▶ Exercise description
Return, unaltered, every line from the beginning of the material below up to and including the one with "import math".
****************
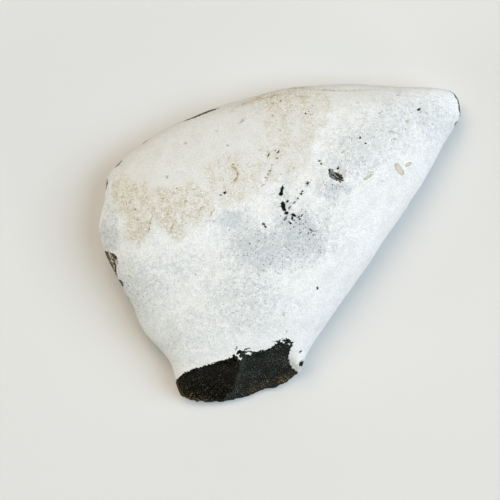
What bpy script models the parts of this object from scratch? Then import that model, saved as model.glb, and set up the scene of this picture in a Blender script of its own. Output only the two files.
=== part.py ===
"""Flint nodule: a flattened, water-worn lump of flint in its chalky cortex, broken off at one end.

The stone is one solid. It lies on a small flat spot of its underside, with its broad domed side up.
+X runs along its longest side, +Y away from the broken end and +Z up. The origin is on the ground, under the
middle of the stone. Lengths below are in millimetres, and MM turns them into Blender's metres.
"""

import math

import bmesh
import bpy
from mathutils import Matrix, Vector, noise
from mathutils.bvhtree import BVHTree

MM = 0.001

# Driving dimensions.
LENGTH = 86.8  # along X, side to side
WIDTH = 76.4  # along Y, broken end to back edge
THICKNESS = 21.0  # at the crown of the dome
CROWN = (-7.0, 3.0)  # the crown of the dome, seen from above

# The outline seen from above, anticlockwise from the tip, as shares of half the length and half the width.
# The last stretch is the end as it was before it broke off.
OUTLINE = (
    (1.006, 0.810),
    (0.996, 0.905),
    (0.948, 0.965),
    (0.850, 0.980),
    (0.630, 0.988),
    (0.340, 1.002),
    (0.095, 0.979),
    (-0.150, 0.920),
    (-0.352, 0.856),
    (-0.484, 0.798),
    (-0.744, 0.641),
    (-0.903, 0.495),
    (-0.962, 0.411),
    (-0.974, 0.264),
    (-1.000, 0.102),
    (-0.960, -0.065),
    (-0.916, -0.162),
    (-0.818, -0.395),
    (-0.758, -0.558),
    (-0.613, -0.746),
    (-0.577, -0.890),
    (-0.541, -0.976),
    (-0.450, -1.100),
    (-0.270, -1.170),
    (-0.050, -1.110),
    (0.080, -0.930),
    (0.166, -0.657),
    (0.341, -0.377),
    (0.631, 0.099),
    (0.775, 0.361),
    (0.968, 0.736),
)

# The height of the rim, where the top turns under: each bearing from the crown in degrees, and its height.
RIM_HEIGHTS = ((0, 7.0), (40, 6.0), (75, 6.5), (120, 6.5), (180, 8.5), (235, 5.5), (270, 3.2), (310, 5.5))

TOP_ROUNDING = 2.25  # 2 is an ellipse, and more is flatter on top and steeper at the rim
UNDER_ROUNDING = 2.1
UNDER_DEPTH = 0.4  # how far the underside would bulge below the ground, had it no flat spot

RINGS = 20  # from the crown to the rim
RING_CROWDING = 1.8  # above 1, the rings crowd towards the rim
RIM_EASING = 60  # passes that ease the small bends out of the outline, for the inner rings
RIM_DETAIL = 12  # the power of the way out with which the inner rings take up the outline's small bends

# Low swells and hollows of the top: centre x and y, half length, half width, turn in degrees, height.
SWELLS = (
    (-8.0, -36.0, 26.0, 14.0, 10.0, -6.5),
    (-24.0, 11.0, 17.0, 10.0, 35.0, 1.1),
    (20.0, 22.0, 22.0, 8.0, 40.0, 1.6),
    (2.0, -14.0, 16.0, 9.0, -50.0, 0.9),
    (8.0, 20.0, 14.0, 6.0, 20.0, -0.8),
    (-20.0, -12.0, 13.0, 9.0, -60.0, -0.7),
    (24.0, 8.0, 12.0, 5.0, 55.0, -0.6),
)

# The step down from the rough upper left of the top to its smoother lower right.
LEDGE_FROM = (-38.0, -2.0)
LEDGE_TO = (12.0, 23.0)
LEDGE_HEIGHT = 0.55
LEDGE_RUN = 1.6  # how far it takes to step down

# Natural unevenness: wavelength and height of each size of lump.
LUMPS = ((17.0, 0.55), (7.0, 0.22))
LUMPS_FROM = 4.0  # the height above the ground at which they reach their full size
LUMPS_AT = (3.1, 7.7, 1.3)  # which stretch of the noise they are read from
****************
▶ Task response
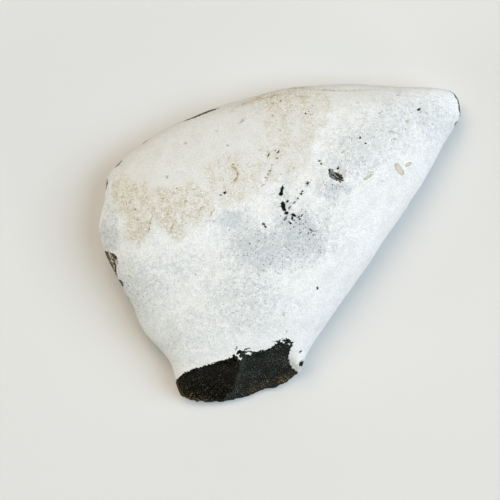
What bpy script models the parts of this object from scratch? Then import that model, saved as model.glb, and set up the scene of this picture in a Blender script of its own. Output only the two files.
=== part.py ===
"""Flint nodule: a flattened, water-worn lump of flint in its chalky cortex, broken off at one end.

The stone is one solid. It lies on a small flat spot of its underside, with its broad domed side up.
+X runs along its longest side, +Y away from the broken end and +Z up. The origin is on the ground, under the
middle of the stone. Lengths below are in millimetres, and MM turns them into Blender's metres.
"""

import math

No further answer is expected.